Lewis E Lawes, who was warden of Sing Sing prison from 1915 to 1941, wrote an interesting book titled Twenty Thousand Years in Sing Sing. The title refers to the aggregate lengths of the sentences of the men in the prison at a typical particular point in time.

Lawes:

Twenty-five hundred men saddled with an aggregate of twenty thousand years! Within such cycles worlds are born, die, and are reborn. That span has witnessed the evolution of the intelligence of mortal man. And we know that twenty thousand years have seen nations run their courses, perish, and give way to their successors. Twenty thousand years in my keeping. What will they evolve?

Following the same approach, the aggregate length of the terms to be spent in K-12 schools by their current students is more than 600,000,000 years. What proportion of this time is actually used productively?

And how many of the officials who supervise and run the public schools, and the ed-school professors who influence their policies, think about this 600,000,000 years in the same serious and reflective way that Lawes thought about the 20,000 years under his supervision? Some do, of course, but a disturbing percentage of them seem to be simply going through the bureaucratic motions.

And the politicians and officials of the Democratic Party are the last people in the world who are ever going to call them on it.

17 thoughts on “Six Hundred Million Years in K-12”

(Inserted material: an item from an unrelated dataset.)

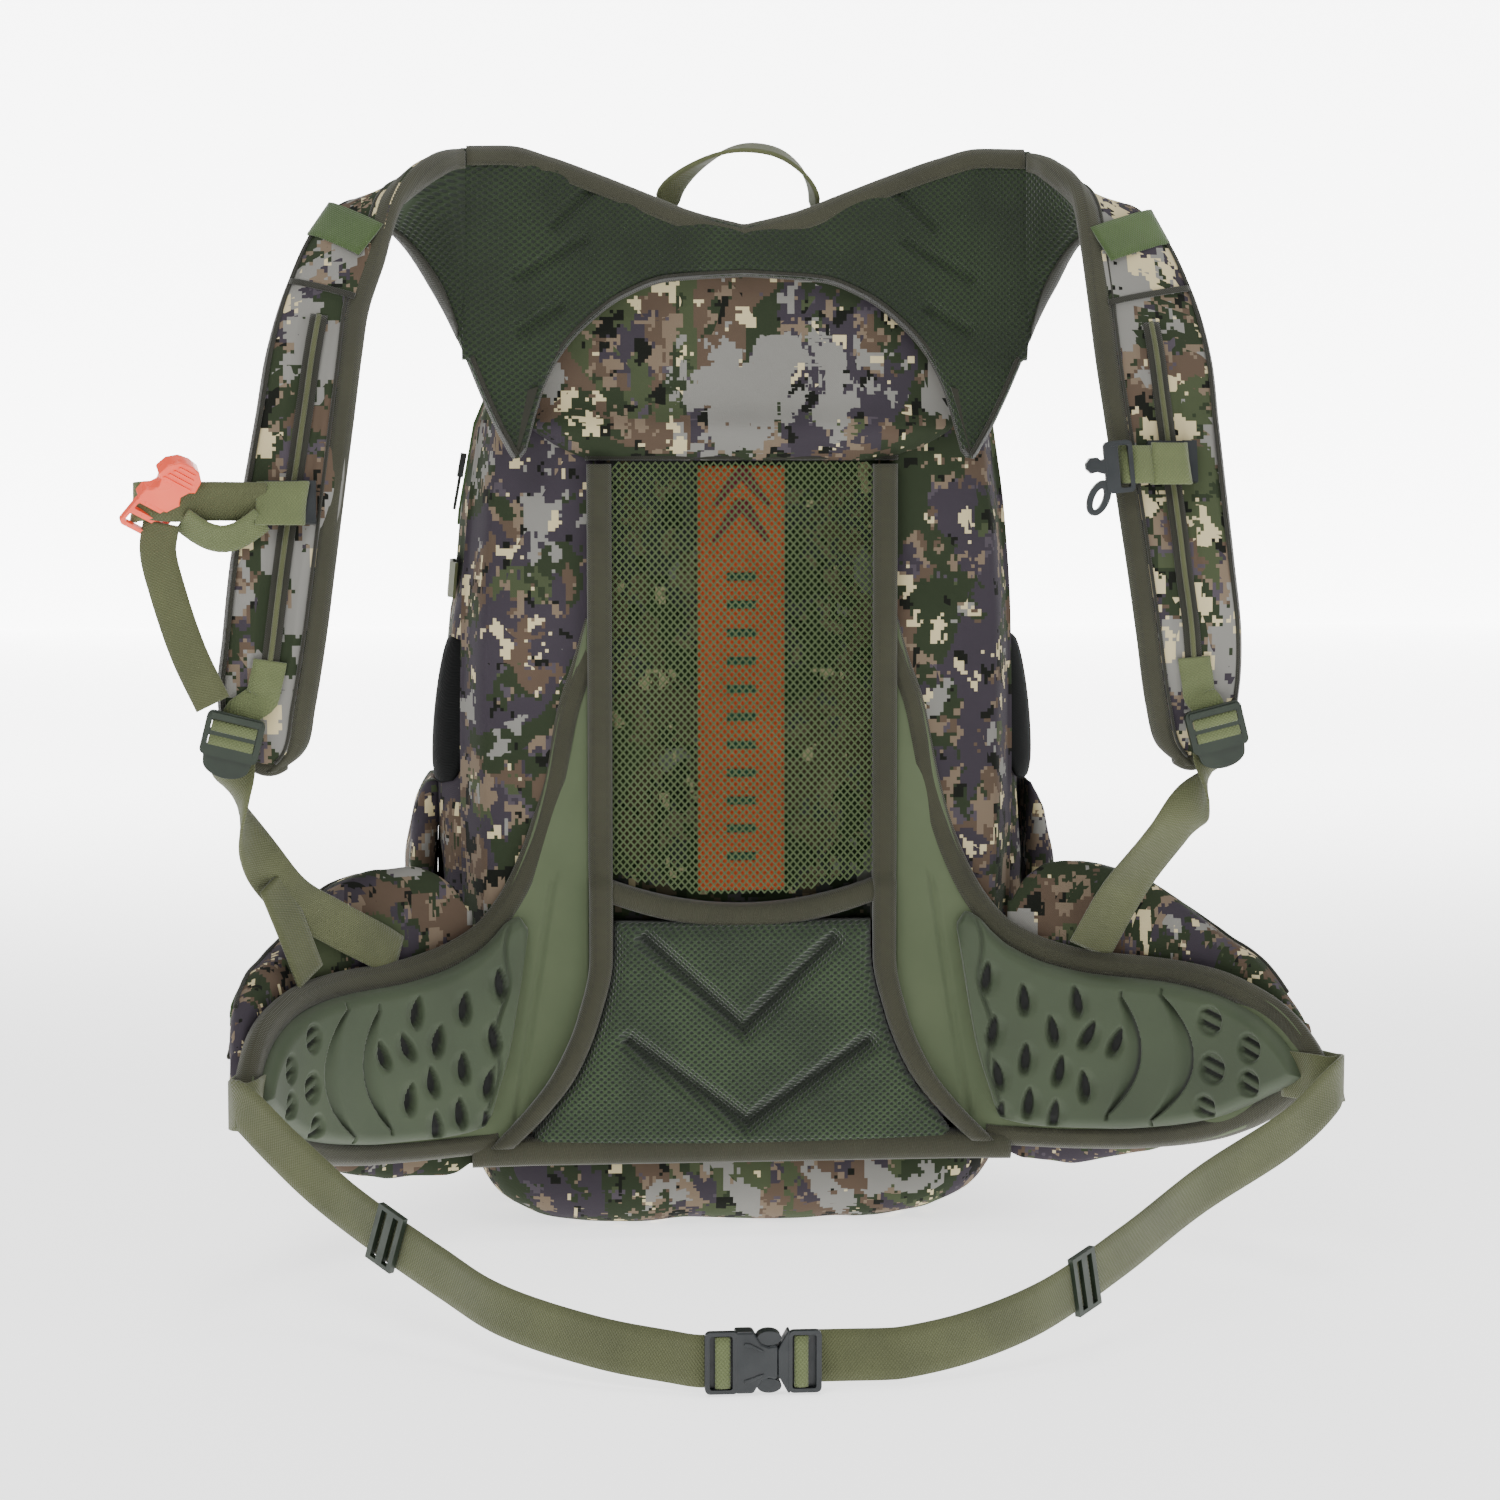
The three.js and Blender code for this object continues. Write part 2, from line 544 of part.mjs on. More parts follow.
// Receiving half: two face plates joined by a back wall, open at both sides for the prongs.
function buckleFemale(k) {
  const frame = box(-26 * k, -9 * k, -5.5 * k, -2 * k, -15 * k, 15 * k)
  const shell = box(-10 * k, 10 * k, -5.5 * k, 5.5 * k, -15 * k, 15 * k)
  return carve([shell, frame], [box(-6 * k, 11 * k, -3.5 * k, 3.5 * k, -16 * k, 16 * k),
    box(-23.5 * k, -19 * k, -6 * k, -1 * k, -12.8 * k, 12.8 * k),
    box(-15.5 * k, -11.5 * k, -6 * k, -1 * k, -12.8 * k, 12.8 * k)])
}
function buckleMale(k) {
  const base = box(10.3 * k, 17 * k, -4 * k, 4 * k, -12 * k, 12 * k)
  const frame = box(16 * k, 28 * k, -5.5 * k, -2 * k, -15 * k, 15 * k)
  const tongue = box(-4.5 * k, 11 * k, -1.5 * k, 1.5 * k, -1.6 * k, 1.6 * k)
  return carve([base, frame, tongue], [box(18.2 * k, 21.4 * k, -6 * k, -1 * k, -12.8 * k, 12.8 * k),
    box(23.4 * k, 26.4 * k, -6 * k, -1 * k, -12.8 * k, 12.8 * k)])
}
// Sprung prong, hook outward, on the side given by +1 or -1.
function prong(k, side) {
  const shape = new THREE.Shape()
  const outline = [[10, 5.5], [10, 8.6], [0, 8.6], [0, 14.6], [-3.5, 14.2], [-5.3, 11], [-5.3, 5.5]]
  shape.setFromPoints(outline.map(([x, z]) => new THREE.Vector2(x * k, side * z * k)))
  const g = new THREE.ExtrudeGeometry(shape, { depth: 6 * k, bevelEnabled: false })
  g.rotateX(Math.PI / 2)
  g.translate(0, 3 * k, 0)
  return carve([g], [])
}

// ---- sternum strap: slider on each rail, webbing, buckle halves, tail ----
const STERNUM_AT = { left: 0.633, right: 0.585 } // share of each strap's length
const SMALL = 0.8 // 20 mm webbing against the 25 mm buckle
const SMALL_WEB = 20
const sternumFrame = {}
for (const end of ['left', 'right']) {
  const f = onStrap(end, STERNUM_AT[end], 0.5, 4.9)
  sternumFrame[end] = f
  const level = v(end === 'left' ? -1 : 1, 0, 0)
  const body = carve([box(-13, 13, -2, 2, -11, 11)], [box(-5.4, 5.4, -3, -0.7, -12, 12)])
  add('sternum_slider_' + end, place(body, f.at, level, f.way.clone().negate()), 'plastic')
}
const WEB_LIFT = 4.4 // webbing in front of the slider's middle
{
  const f = sternumFrame.left
  const y = f.at.y - WEB_LIFT
  const drop = f.way.clone().negate()
  const from = (dx, dy, dz) => v(f.at.x + dx, y + dy, f.at.z + dz)
  const path = [from(10, 0, 0), from(-16, 0, 0), v(-270, y - 1, f.at.z - 3), v(-284, y - 3, f.at.z - 5)]
  const fold = [from(-18, -1.8, -6), from(-24, -1.6, -14), from(-32, 0, -20), from(-40, -0.6, -16),
    from(-45, -3.4, -10)]
  const droop = ribbon(smooth(fold, 8), v(0, -0.2, 1), 13)
  add('sternum_web_left', carve([ribbon(path, drop, SMALL_WEB), droop], []), 'webbing')
}
const WHISTLE_AT = v(-302, -243, 417)
const WHISTLE_WAY = v(0.62, -0.3, 0.72)
const WHISTLE_ACROSS = v(-0.62, -0.55, 0.55)
add('sternum_buckle_female', place(buckleFemale(SMALL), WHISTLE_AT, WHISTLE_WAY, WHISTLE_ACROSS), 'whistle')
{
  const tail = [v(-310, -236, 388), v(-307, -240, 366), v(-297, -244, 336), v(-283, -246, 309)]
  add('sternum_tail_left', ribbon(smooth(tail, 10), v(0.9, -0.2, 0.3), SMALL_WEB), 'webbing')
}
{
  const f = sternumFrame.right
  const y = f.at.y - WEB_LIFT
  const path = [11, -14, -24].map((dx) => v(f.at.x + dx, y, f.at.z))
  add('sternum_web_right', ribbon(path, f.way.clone().negate(), SMALL_WEB), 'webbing')
  const neck = box(6 * SMALL, 11 * SMALL, -2.4 * SMALL, 2.4 * SMALL, -9 * SMALL, 9 * SMALL)
  const hook = carve([buckleMale(SMALL), prong(SMALL, 1), prong(SMALL, -1), neck], [])
  const at = v(f.at.x - 42, y - 2.6, f.at.z - 6)
  add('sternum_buckle_male', place(hook, at, v(1, 0, 0.25), v(-0.25, 0, 1)), 'plastic')
}

// ---- strap ends: tab, ladder lock, lower strap to the top of the wing ----
const LOCK_AT = { left: v(-272, -241, 290), right: v(236, -241, 291) }
const LOWER_FOOT = { left: 172.5, right: 164 } // height of that seam
const LOWER_END = { left: 108, right: 95 } // arc position where each strap is sewn to the wing
for (const [end, side] of [['left', -1], ['right', 1]]) {
  const lock = LOCK_AT[end]
  const tilt = side * 0.3
  const down = v(side * 0.25, 0, -1)
  const body = barFrame(-12, 12, -2.5, 2.5, 14.5, [[-9, -5.5], [-2.6, 1], [4, 7.5]], 12.2)
  add('ladder_lock_' + end, place(body, lock, down, v(1, 0, tilt)), 'plastic')
  const one = onStrap(end, 0.79, 0.5, 1.4)
  const two = onStrap(end, 0.85, 0.56, 1.4)
  const tab = [one.at, two.at, v(lock.x - side * 7, -236.6, lock.z + 12),
    v(lock.x - side * 3, -236.6, lock.z + 3)]
  add('strap_tab_' + end, ribbon(tab, v(1, 0, tilt), 18), 'webbing')
  const wing = wings[end]
  const foot = wingPoint(wing, LOWER_END[end], 0, LOWER_FOOT[end])
  const ahead = wingPoint(wing, LOWER_END[end] + 5, 0, 0)
  const footWay = end === 'left' ? v(0.1, 0, -1) : ahead.sub(wingPoint(wing, LOWER_END[end] - 5, 0, 0))
  const path = end === 'left'
    ? [v(-273, -235.6, 279), v(-271, -229, 262), v(-265, -212, 236), v(-247, -186, 204),
      v(-222, -161, 184), foot]
    : [v(237, -235.6, 279), v(233, -229, 262), v(219, -200, 232), v(204, -160, 198), foot]
  const level = v(side, 0, side * tilt)
  const points = smooth(path, 20)
  const across = points.map((_, i) => level.clone().lerp(footWay.clone().normalize(), i / 20))
  const parts = [ribbon(points, across)]
  if (end === 'left') {
    const second = wingPoint(wing, 160, 0, 162)
    const secondWay = wingPoint(wing, 165, 0, 162).sub(wingPoint(wing, 155, 0, 162))
    parts.push(ribbon(smooth([v(-252, -194, 207), v(-247, -187, 192), second], 6), secondWay))
  }
  add('lower_strap_' + end, carve(parts, []), 'webbing')
}

// ---- waist belt ----
const TIP_Z = 105
const BELT = {
  left: [[-270, -270, 108], [-246, -290, 88], [-218, -310, 66], [-168, -360, 40], [-141, -390, 29],
    [-95, -422, 20], [-62, -436, 16.2]],
  right: [[301, -250, 106], [275, -268, 87], [216, -308, 63], [165, -361, 44], [115, -408, 28],
    [76, -428, 19.5], [46, -436.4, 15.8]]
}
const BELT_FLAT_Y = { left: BUCKLE_Y + 0.4, right: BUCKLE_Y + 5.6 } // webbing plane behind each frame
for (const [end, wing] of Object.entries(wings)) {
  const rest = BELT[end].map((row) => v(...row))
  const first = [224, 238, 250].map((s) => wingPoint(wing, s, WING_HALF_T + 1.5, TIP_Z))
  first.push(wingPoint(wing, 257, 4.5, TIP_Z + 1))
  const last = (end === 'left' ? [-50, -31.5] : [40, 20, -5]).map((x) => v(x, BELT_FLAT_Y[end], BUCKLE_Z))
  const points = [...first, ...rest, ...last]
  add('belt_webbing_' + end, ribbon(points, v(0, 0, 1)), 'webbing')
}
const buckleAt = v(BUCKLE_X, BUCKLE_Y, BUCKLE_Z)
const buckleParts = {
  belt_buckle_female: buckleFemale(1),
  belt_buckle_male: buckleMale(1),
  buckle_prong_upper: prong(1, 1),
  buckle_prong_lower: prong(1, -1)
}
for (const [name, part] of Object.entries(buckleParts)) {
  add(name, place(part, buckleAt, v(1, 0, 0), v(0, 0, 1)), 'plastic')
}
for (const [end, from, to] of [['left', 2, 3], ['right', 3, 4]]) {
  const a = v(...BELT[end][from])
  const b = v(...BELT[end][to])
  const way = b.clone().sub(a).normalize()
  const at = a.clone().lerp(b, 0.5)
  const face = v(0, 0, 1).cross(way).normalize()
  if (face.y > 0) face.negate()
  at.addScaledVector(face, WEB_T / 2 + 2.2)
  const body = barFrame(-9, 9, -1.6, 1.6, 15, [[-6, -2.2], [2.2, 6]], 12.8)
  add('belt_triglide_' + end, place(body, at, way, v(0, 0, 1)), 'plastic')
}

// ---- carrying handle ----
{
  const arch = [[-37, 578], [-25, 589], [-9, 597.5], [5, 600], [21, 597], [33, 588], [39, 578]]
  const rows = [[HANDLE_FEET[0], HANDLE_PIVOT], ...arch, [HANDLE_FEET[1], HANDLE_PIVOT]]
  const path = rows.map(([x, z]) => v(x, HANDLE_Y, z))
  const steps = 24
  const widths = spread(0, steps, 1).map((i) => Math.min(17, ROOT_W + 4 * Math.min(i, steps - i)))
  add('top_handle', ribbon(smooth(path, steps), v(0, 1, 0), widths, 1.8), 'webbing')
}

// ---- zips, sliders and compression straps ----
const ZIP_W = 9
const ZIP_T = 1.6
const ZIP_Y = 18 // the main zip's plane on the sides of the bag
const FRONT_ZIP_Z = 262
const STRAP_Z = 362 // height of the compression straps
const sideX = (z) => along(MAIN_ROWS, z, 1)
{
  const up = [392, 400, 450, 490, 517, 536].map((z) => [sideX(z) + 1.3, z])
  const path = [...up.map(([x, z]) => v(-x, ZIP_Y, z)), v(-50.5, ZIP_Y, 547.4), v(50.5, ZIP_Y, 547.4),
    ...up.reverse().map(([x, z]) => v(x, ZIP_Y, z))]
  add('main_zip', ribbon(path, v(0, 1, 0), ZIP_W, ZIP_T), 'black')
}
const sliderBody = () => carve([box(-7, 7, -1.8, 1.8, -5, 5), box(-26, -5, -0.9, 0.9, -3, 3)], [])
for (const [end, side] of [['left', -1], ['right', 1]]) {
  const a = v(side * (sideX(400) + 1.3), ZIP_Y, 400)
  const b = v(side * (sideX(450) + 1.3), ZIP_Y, 450)
  const way = b.clone().sub(a).normalize()
  const out = v(0, side, 0).cross(way).normalize()
  if (out.x * side < 0) out.negate()
  const at = a.clone().addScaledVector(way, 26).addScaledVector(out, ZIP_T / 2 + 2.4)
  add('main_zip_slider_' + end, place(sliderBody(), at, way, v(0, 1, 0)), 'plastic')
  const lift = (y, d) => v(side * (sideX(STRAP_Z) + d), y, STRAP_Z)
  const hold = [lift(-47, 1.4), lift(-38, 1.4), lift(-28, 4), lift(16, 4), lift(26, 1.4)]
  const slope = v(side * (sideX(STRAP_Z + 12) - sideX(STRAP_Z - 12)), 0, 24)
  add('compression_strap_' + end, ribbon(hold, slope, SMALL_WEB), 'webbing')
}
const FRONT_ZIP_Y = FRONT_BACK + GAP
{
  const half = ZIP_W / 2
  const tape = box(-96, 96, FRONT_ZIP_Y, FRONT_ZIP_Y + ZIP_T, FRONT_ZIP_Z - half, FRONT_ZIP_Z + half)
  add('front_zip', tape, 'black')
  const at = v(78, FRONT_ZIP_Y + 4, FRONT_ZIP_Z)
  add('front_zip_slider', place(sliderBody(), at, v(1, 0, 0), v(0, 0, 1)), 'plastic')
}

export default root
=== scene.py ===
# The looks of the hunting backpack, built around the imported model. Lengths in the helpers are in
# millimetres and become metres when a mesh is made. +Z up, the wearer's side faces -Y.
import math

import bmesh
import bpy
import numpy as np
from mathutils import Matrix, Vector, noise
from mathutils.geometry import tessellate_polygon


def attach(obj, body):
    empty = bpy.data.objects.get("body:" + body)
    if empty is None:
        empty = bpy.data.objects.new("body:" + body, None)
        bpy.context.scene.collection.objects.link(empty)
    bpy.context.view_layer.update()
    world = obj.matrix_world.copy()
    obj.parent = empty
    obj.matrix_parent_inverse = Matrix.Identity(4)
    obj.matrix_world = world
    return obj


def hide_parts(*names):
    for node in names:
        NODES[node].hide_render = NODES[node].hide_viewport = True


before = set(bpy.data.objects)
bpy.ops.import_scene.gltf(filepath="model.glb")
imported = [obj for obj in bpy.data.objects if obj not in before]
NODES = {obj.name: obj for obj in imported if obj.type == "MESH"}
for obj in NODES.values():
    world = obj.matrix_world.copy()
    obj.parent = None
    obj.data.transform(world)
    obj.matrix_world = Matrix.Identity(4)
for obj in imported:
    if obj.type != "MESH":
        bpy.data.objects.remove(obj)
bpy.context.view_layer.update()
MM = 0.001

# ---------------------------------------------------------------- camera, light and floor
CAMERA_YAW = 5.126  # degrees to the right of straight on
CAMERA_PITCH = 5.13  # degrees down
CAMERA_PLACE = (-0.1743, -2.0974, 0.450)
LENS = 87.27


LIGHTS = [
    ("key", (-1.1, -2.1, 2.5), 1.2, 36.0),
    ("fill", (1.9, -1.7, 1.2), 1.8, 14.0),
    ("top", (0.1, -0.2, 2.4), 1.0, 18.0),
    ("rear", (0.6, 2.4, 1.8), 1.8, 16.0),
]  # name, place, size, power
LIGHT_AIM = Vector((0, -0.1, 0.3))
WORLD_STRENGTH = 0.55
FLOOR_HALF = 8.0
FLOOR_GLOW = (0.3, 2.6, 1.55, 5.2)  # the glow grows from the first Y to the second, from 1.55 to 5.2
WALL_GLOW = 5.0


def add_object(name, data):
    made = bpy.data.objects.new(name, data)
    bpy.context.scene.collection.objects.link(made)
    return made


def studio_sheet(name, corners, shade, roughness, glow):
    """A flat piece of the studio that gives off light: the object, its material's nodes and inputs."""
    mesh = bpy.data.meshes.new(name)
    mesh.from_pydata(corners, [], [(0, 1, 2, 3)])
    material = bpy.data.materials.new(name)
    material.use_nodes = True
    inputs = material.node_tree.nodes["Principled BSDF"].inputs
    inputs["Base Color"].default_value = (shade, shade, shade, 1)
    inputs["Roughness"].default_value = roughness
    inputs["Emission Color"].default_value = (1, 1, 1, 1)
    inputs["Emission Strength"].default_value = glow
    mesh.materials.append(material)
    return add_object(name, mesh), material.node_tree, inputs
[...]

  1. There is blather from the elites that summer vacation is a residual from the agricultural past of the US. Summer was for farm work. Well, I grew up in Chicago although my family had a farm about 60 miles south of the city. The only time we went there was in the fall. Hunting season. Many parents, including mine, didn’t mind getting rid of the kids for a couple of weeks or a month during summer vacation. I got sent to Wisconsin to spend several weeks with family and friends. Some summers my father rented a cottage for the month of August. One summer about 28 years ago, I rented a cottage with my sister’s family in Grand Beach, which was sort of the Chicago Irish summer resort when I was a kid. The kids had a wonderful time and the adults enjoyed the time, as well.

    There are summer camps for kids who don’t have the family assets that I had. If school was more worthwhile, say the way it was in 1948, I wouldn’t mind so much. Of course, in those days there was no air conditioning so that made a good excuse. Now, school seems more designed for babysitting than learning. Even there, the schools in poor neighborhoods are too chaotic for learning anyway. What ever happened to reform school ?

    The true story is all about ADA, Average Daily Attendance, which means money from the state. Now that California is going broke, Jerry Brown is talking about shortening the school year as some sort of threat. Democrats are running out of reasons for more taxes.

  2. Just get rid of the monopoly that is the public school – unionized teacher system.

    Because that is the problem.

  3. People that home school take less time to teach more; those old one-room schoolhouses produced people that could do math, read and write – when the teacher was taking on 8 grades at once. I went to school in double classrooms – the advantage was that if you wanted to, you could listen to and even take quizzes with the next one. It helped push us a bit. Things aren’t going to improve until we stop selecting for the most ideologically conformist, SAT challenged, risk-averse, bureaucratic and time-wasting applicants to education colleges. Teachers at the same pay as they are now that were given fewer laws and more freedom, expected to reach higher standards and enjoy the interplay of the classroom – in other words, if our schools could be like the private ones today – people would want to be teachers, not feel they have to settle for being ones. I know the difference in the commitment of our friends who teach in each – and, frankly, my colleagues in junior college and my husband’s at a research school. The ones that really are enjoying teaching are first of all those teaching in good private schools and then my colleragues.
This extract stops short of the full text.